▶ **TASK PROMPT**:
Please give the listing again, word for word, with nothing left out.

------------------------------------------------

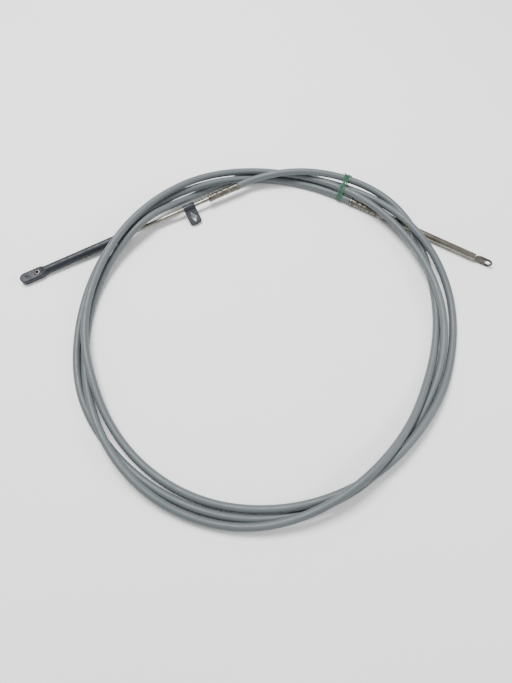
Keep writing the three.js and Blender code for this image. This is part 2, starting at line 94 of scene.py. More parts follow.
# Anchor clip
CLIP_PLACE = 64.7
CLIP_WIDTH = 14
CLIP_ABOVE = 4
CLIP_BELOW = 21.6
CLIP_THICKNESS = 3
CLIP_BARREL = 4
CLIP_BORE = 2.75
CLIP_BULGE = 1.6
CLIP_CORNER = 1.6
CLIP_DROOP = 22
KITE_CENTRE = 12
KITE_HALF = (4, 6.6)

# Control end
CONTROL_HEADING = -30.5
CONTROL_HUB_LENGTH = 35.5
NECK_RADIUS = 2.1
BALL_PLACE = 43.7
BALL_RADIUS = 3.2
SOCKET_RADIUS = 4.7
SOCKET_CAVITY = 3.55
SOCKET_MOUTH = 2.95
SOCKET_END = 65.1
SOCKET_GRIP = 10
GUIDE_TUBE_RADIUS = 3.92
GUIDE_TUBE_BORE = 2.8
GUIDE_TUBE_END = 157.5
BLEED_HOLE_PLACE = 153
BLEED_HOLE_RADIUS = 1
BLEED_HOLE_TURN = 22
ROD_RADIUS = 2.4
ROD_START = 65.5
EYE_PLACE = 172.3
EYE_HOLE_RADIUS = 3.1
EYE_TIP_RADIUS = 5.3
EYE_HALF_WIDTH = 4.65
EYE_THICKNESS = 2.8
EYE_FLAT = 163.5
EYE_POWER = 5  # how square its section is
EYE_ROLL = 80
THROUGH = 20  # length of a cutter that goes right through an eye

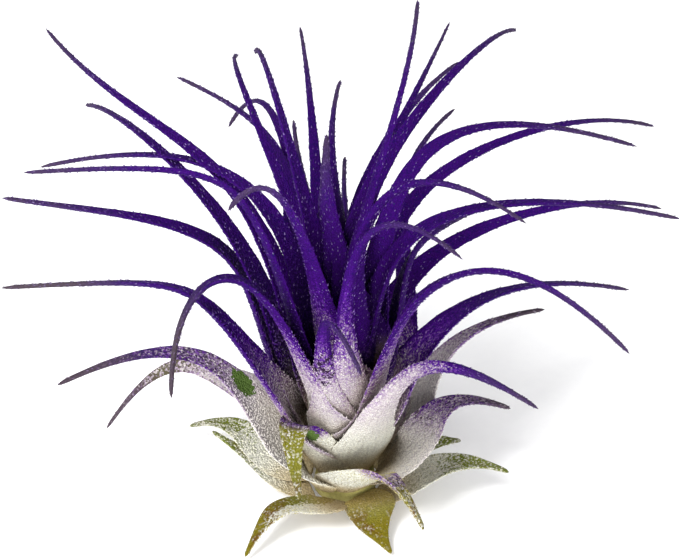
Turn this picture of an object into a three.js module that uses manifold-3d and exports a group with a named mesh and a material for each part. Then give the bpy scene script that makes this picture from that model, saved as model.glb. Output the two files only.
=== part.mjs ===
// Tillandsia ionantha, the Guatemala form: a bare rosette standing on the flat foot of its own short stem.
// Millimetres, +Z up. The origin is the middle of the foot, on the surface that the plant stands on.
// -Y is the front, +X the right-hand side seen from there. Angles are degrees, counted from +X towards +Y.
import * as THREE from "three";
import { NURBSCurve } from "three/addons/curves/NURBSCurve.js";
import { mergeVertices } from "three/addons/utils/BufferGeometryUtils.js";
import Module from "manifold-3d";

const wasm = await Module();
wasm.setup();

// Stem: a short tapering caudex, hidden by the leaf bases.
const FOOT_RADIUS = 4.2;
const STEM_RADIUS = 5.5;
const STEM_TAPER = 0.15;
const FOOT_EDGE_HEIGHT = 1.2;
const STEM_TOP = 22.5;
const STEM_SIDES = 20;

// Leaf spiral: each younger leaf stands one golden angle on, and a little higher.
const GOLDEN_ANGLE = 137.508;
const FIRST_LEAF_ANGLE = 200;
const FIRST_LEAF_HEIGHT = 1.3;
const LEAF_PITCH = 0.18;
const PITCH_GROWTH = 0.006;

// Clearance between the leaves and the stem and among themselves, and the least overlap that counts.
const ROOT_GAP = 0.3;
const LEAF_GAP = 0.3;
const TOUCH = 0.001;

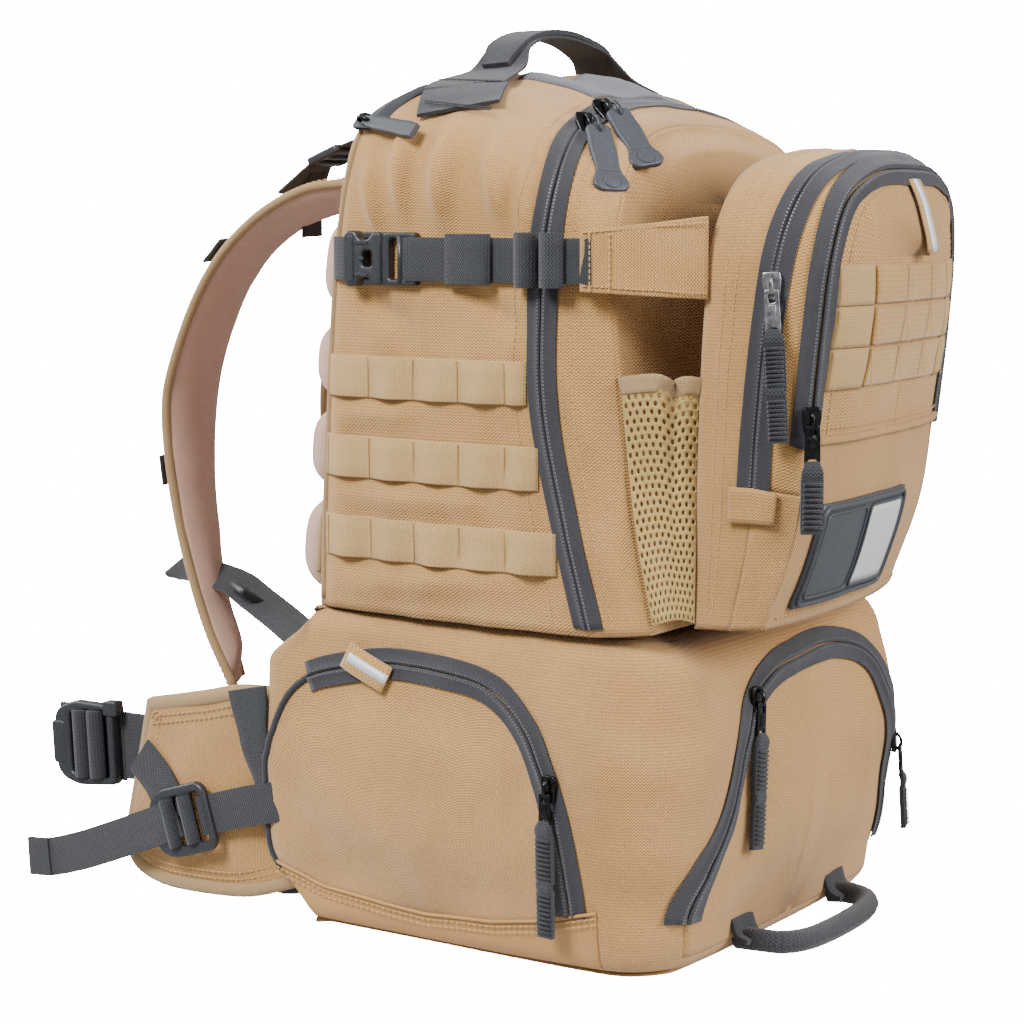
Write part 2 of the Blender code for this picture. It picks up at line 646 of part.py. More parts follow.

------------------------------------------------

▶ **FULL RESPONSE**:
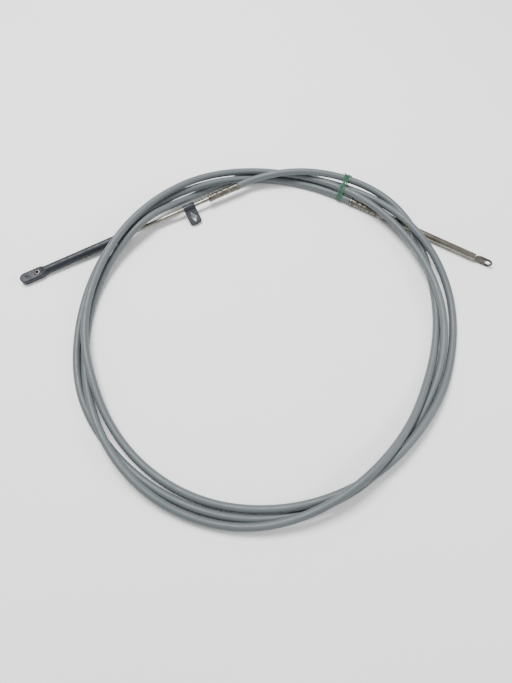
Keep writing the three.js and Blender code for this image. This is part 2, starting at line 94 of scene.py. More parts follow.
# Anchor clip
CLIP_PLACE = 64.7
CLIP_WIDTH = 14
CLIP_ABOVE = 4
CLIP_BELOW = 21.6
CLIP_THICKNESS = 3
CLIP_BARREL = 4
CLIP_BORE = 2.75
CLIP_BULGE = 1.6
CLIP_CORNER = 1.6
CLIP_DROOP = 22
KITE_CENTRE = 12
KITE_HALF = (4, 6.6)

# Control end
CONTROL_HEADING = -30.5
CONTROL_HUB_LENGTH = 35.5
NECK_RADIUS = 2.1
BALL_PLACE = 43.7
BALL_RADIUS = 3.2
SOCKET_RADIUS = 4.7
SOCKET_CAVITY = 3.55
SOCKET_MOUTH = 2.95
SOCKET_END = 65.1
SOCKET_GRIP = 10
GUIDE_TUBE_RADIUS = 3.92
GUIDE_TUBE_BORE = 2.8
GUIDE_TUBE_END = 157.5
BLEED_HOLE_PLACE = 153
BLEED_HOLE_RADIUS = 1
BLEED_HOLE_TURN = 22
ROD_RADIUS = 2.4
ROD_START = 65.5
EYE_PLACE = 172.3
EYE_HOLE_RADIUS = 3.1
EYE_TIP_RADIUS = 5.3
EYE_HALF_WIDTH = 4.65
EYE_THICKNESS = 2.8
EYE_FLAT = 163.5
EYE_POWER = 5  # how square its section is
EYE_ROLL = 80
THROUGH = 20  # length of a cutter that goes right through an eye

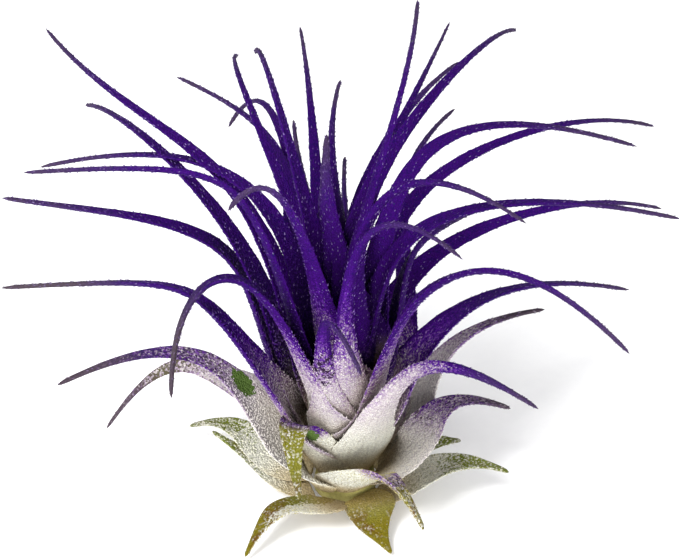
Turn this picture of an object into a three.js module that uses manifold-3d and exports a group with a named mesh and a material for each part. Then give the bpy scene script that makes this picture from that model, saved as model.glb. Output the two files only.
=== part.mjs ===
// Tillandsia ionantha, the Guatemala form: a bare rosette standing on the flat foot of its own short stem.
// Millimetres, +Z up. The origin is the middle of the foot, on the surface that the plant stands on.
// -Y is the front, +X the right-hand side seen from there. Angles are degrees, counted from +X towards +Y.
import * as THREE from "three";
import { NURBSCurve } from "three/addons/curves/NURBSCurve.js";
import { mergeVertices } from "three/addons/utils/BufferGeometryUtils.js";
import Module from "manifold-3d";

const wasm = await Module();
wasm.setup();

// Stem: a short tapering caudex, hidden by the leaf bases.
const FOOT_RADIUS = 4.2;
const STEM_RADIUS = 5.5;
const STEM_TAPER = 0.15;
const FOOT_EDGE_HEIGHT = 1.2;
const STEM_TOP = 22.5;
const STEM_SIDES = 20;

// Leaf spiral: each younger leaf stands one golden angle on, and a little higher.
const GOLDEN_ANGLE = 137.508;
const FIRST_LEAF_ANGLE = 200;
const FIRST_LEAF_HEIGHT = 1.3;
const LEAF_PITCH = 0.18;
const PITCH_GROWTH = 0.006;

// Clearance between the leaves and the stem and among themselves, and the least overlap that counts.
const ROOT_GAP = 0.3;
const LEAF_GAP = 0.3;
const TOUCH = 0.001;

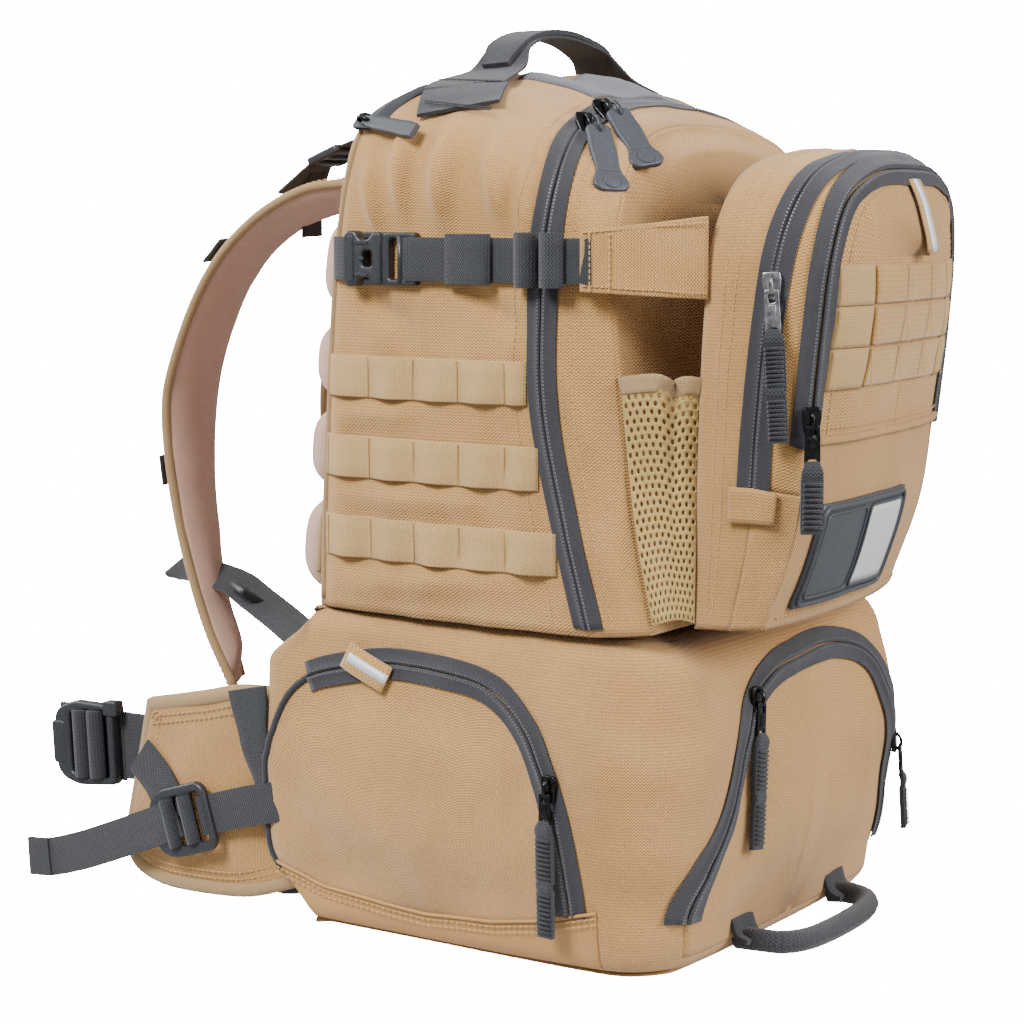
Write part 2 of the Blender code for this picture. It picks up at line 646 of part.py. More parts follow.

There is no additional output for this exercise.